How could you know that?
I asked.

I just do, he said.

That day, that last class, something else happened. This professor had never once taken attendance or asked us to sign in or said a word to anyone who missed a class. There were maybe 22 of us in the class. We all assumed he didn’t care about things like attendance. Then, he told us that he always gave a prize to the student with the best attendance. How can you know that? We asked. You’ve never written it down.

And he said, well…I always pay attention.

Apparently, I had perfect attendance in the class. I was sure I had missed one, but he told me otherwise. He said that he always gave a lot of thought to what the prize would be, and he picked out a book to fit the person who had earned the award. He unveiled it, and I didn’t know what to think. He told the class that the book was a memoir about a woman who was an unwed teenage mother who by the grit of her teeth made it into Harvard.

Is that how he sees me? I remember thinking.

He said that she was a master at developing scene. He said a bunch of things about the book and its contents. Then, he said this.

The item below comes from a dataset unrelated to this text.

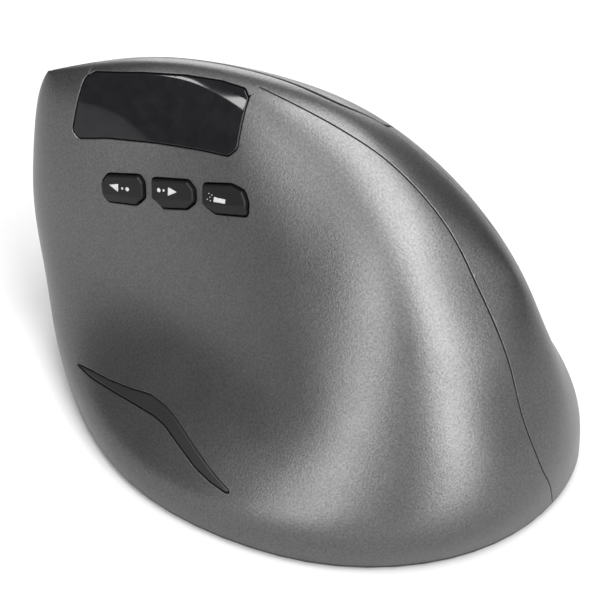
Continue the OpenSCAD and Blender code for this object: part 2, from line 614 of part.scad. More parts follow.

Sometimes, the theme is right there on the surface. Sometimes, you really can tell a book by its cover. I’ll tell the truth. Half the reason I picked this book for you, Katy, was for the title.

And he looked at me with this gleam in his eye, the gleam you get from people who listen to the things you say and the stories you tell without judging you, without making fun of you or implying that they are unimportant or small. I could have been offended, but the book is wonderful. I still have that book, that prize that I received for achieving perfect attendance in my Contemporary American Autobiography class my freshman year of college in 1993. The book is by Beverly Donofrio. The title is:

Riding in Cars with Boys.



1 comment:

  1. Wow.

    So there's this woman I've known for 10 years. I'd like to think I know her pretty well. Imagine my amazement and confusion when I learn that not only was she told in college that she was bad at writing about herself but that this is exposition I'm learning while... reading about her writing about herself.

    Oh, and I think you've got a new nickname.